A comparable integration of aural and musical progression informs the song Tabla (named for one of DJ Rupture's old presets). Perlin starts us off with a shot from above of Chinese calisthenics, each figure moving gracefully in perfect (if, to many western eyes, somewhat disturbing) parallelism. He then reduplicates the scene into more and more boxes so that hundred, perhaps thousands, of coordinated exercisers seem to fil our view. As the music itself intensifies and discordant tones are introduced, the boxes themselves begin to distort and unravel, with different segments of the visual field errupting and going them own way across the screen in unxpected trajectories. By the end, we are left with a series of singular, geometric shadow boxes, each of them unique and arresting in their own way.
I found myself thinking of the memorable scene in Werner Herzog's Antarctic documentary "Encounters at the End of the World," in which he mischeviously takes apart "The March of the Penguins" and its collectivist (and pro-natalist) celebration of an entire species moving in lockstep towards ever more perfect Darwinian inclusive fitness. In "March," all the penguins travel and breed together in perfect coordination. In contrast, Herzog loves the rare, eccentric penguins that inexplicably break off from the March of Reproduction and waddle off, with irrespressible tragicomic determination, away from the pack of breeders towards the distant mountains, towards their doom and, Herzog suggets, towards a measure of freedom.

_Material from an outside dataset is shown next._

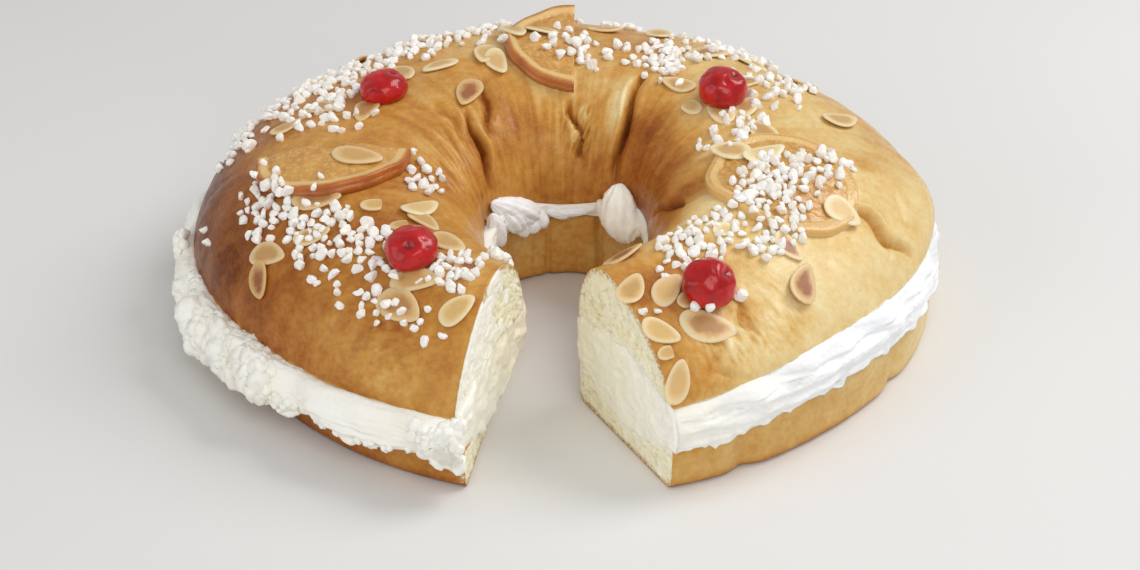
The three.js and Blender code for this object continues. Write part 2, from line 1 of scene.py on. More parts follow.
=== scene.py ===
"""A roscon de reyes: a ring of sweet bread filled with whipped cream, with one wedge cut out.

The shapes are worked out in millimetres about the ring's own centre, from the same driving
dimensions as the solids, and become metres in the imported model's frame when a piece is made.
"""
import math

import bmesh
import bpy
import numpy as np
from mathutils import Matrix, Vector, noise
from mathutils.geometry import tessellate_polygon


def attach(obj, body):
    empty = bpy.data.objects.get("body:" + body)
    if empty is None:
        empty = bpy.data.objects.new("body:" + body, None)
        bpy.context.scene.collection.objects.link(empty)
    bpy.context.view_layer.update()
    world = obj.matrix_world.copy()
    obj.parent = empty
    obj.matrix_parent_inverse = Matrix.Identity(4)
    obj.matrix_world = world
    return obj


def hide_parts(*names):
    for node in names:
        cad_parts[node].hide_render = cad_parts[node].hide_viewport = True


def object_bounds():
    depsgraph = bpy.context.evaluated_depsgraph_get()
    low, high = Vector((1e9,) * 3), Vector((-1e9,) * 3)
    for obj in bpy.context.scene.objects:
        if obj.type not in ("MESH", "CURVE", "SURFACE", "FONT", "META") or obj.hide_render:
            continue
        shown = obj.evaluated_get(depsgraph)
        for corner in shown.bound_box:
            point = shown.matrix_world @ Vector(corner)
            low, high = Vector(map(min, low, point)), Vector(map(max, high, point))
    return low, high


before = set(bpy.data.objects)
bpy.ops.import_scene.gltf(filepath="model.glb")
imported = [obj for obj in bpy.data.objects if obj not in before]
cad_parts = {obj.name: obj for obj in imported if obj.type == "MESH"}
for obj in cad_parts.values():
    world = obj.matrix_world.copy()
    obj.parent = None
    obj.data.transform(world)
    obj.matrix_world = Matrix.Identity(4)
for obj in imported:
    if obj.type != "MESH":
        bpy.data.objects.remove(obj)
cad_box = [list(corner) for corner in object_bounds()]

MM = 0.001

# ------------------------------------------------------------ driving dimensions, in mm
RING_RADIUS = 140.0
HOLE_CENTRE = (-3.0, -26.0)
ORIGIN_SHIFT = np.array([6.0, 0.5, 0.0])

# Values round the ring, in the order E, NE, N, NW, W, SW, S, SE. N is opposite the cut.
LID_HOLE = (32, 38, 42, 39, 32, 38, 48, 40)  # radius of the hole in each bread
BASE_HOLE = (33, 39, 43, 39, 32, 31, 49, 42)
LID_EDGE = (2, -8, -4, 2, 12, 1, 2, -8)  # how far each layer stands out of the ring
BASE_EDGE = (3, -2, -3, 0, 0, -1, 1, -3)
CREAM_EDGE = (5, -3, 1, 8, 19, 12, 5, -3)
CREAM_DROP = (0, 0, 1, 2, 3, 2, 1, 0)  # how far the cream hangs over the base
SEAM_OUT = (22, 22, 20, 16, 13, 17, 17, 23)  # top of the base, outside and in the hole
SEAM_IN = (24, 31, 29, 27, 20, 16, 18, 21)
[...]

At the same time, I read this sequence (in a way that Daniel Perlin might not quite share) as a celebration of the imaginative possibilities inherent in ascetic discipline. This is derived in particular from having been present during my wife Ellen Schattschneider's fieldwork in northeastern Japan on women's ascetic discipline (shugyo) and her book, "Immortal Wishes: Labor and Transcendence on a Japanese Sacred Mountain" (Duke, 2003). Ellen argues that asceticism at Akakura Mountain Shrine (and many other places in Asia) is not exhausted in the seemingly coercive rhythms of collective movement; rather, ascetic discipline is the ground that nurtures the spontaneous emergence of creative insight and novel explorations of the self and its entanglements. These explorations, in turn, are exemplified by new individual spiritual dreams and visions, which the worshipper seeks to capture through creating votive paintings that are supreme offerings to the divinities. Something similar seems to be happening in Perlin's singular vision in this piece, which is grounded in the highly choreographed movements of collective calisthenics, which give birth to an entirely novel, idiosyncratic series of shapes.
Perlin's visuals deftly intensify the meanings of another number, the band's version of a beloved Morrocan song. The lyrics, I understand, convey the sentiment that cities may crumble, finery fade away, but what remains of value is guarding and nurturing our children. Perlin starts us with somewhat abstracted shadowed forms that recall sand dunes. Out of the dunes emerge spiraling white shapes (evoking the sands of time, perhaps) creating an ever-shifting geometric interior space. The immediate sense conveyed, in keeping with lyrics and the music, is one of calm and protectedness. In time, as the varied strands of the music intertwine, the white shapes shifting into intense blue, evoking, to my eyes at least, the life-giving waters of an oasis. The entre field of vision then begins to shimmer, like a desert mirage, a transitory vision of an earthly paradise. In the final images, a circle of delicate black shapes surrounds the dunes, as they themselves dissolve into pixilation. What is left behind, as even the physical dunes and oasis fade away, is a circle of loving, inward looking care.
An oasis of purity and quiet and care endures, even as the mirage of the physical oasis itself shimmers and passes away. Such, in Perlin's video art, is the gift of Nettle and its singular music, which ruptures and integrates, collides and colludes, in a way that leads us, at the end of each work, to hear silence itself in an entirely new way.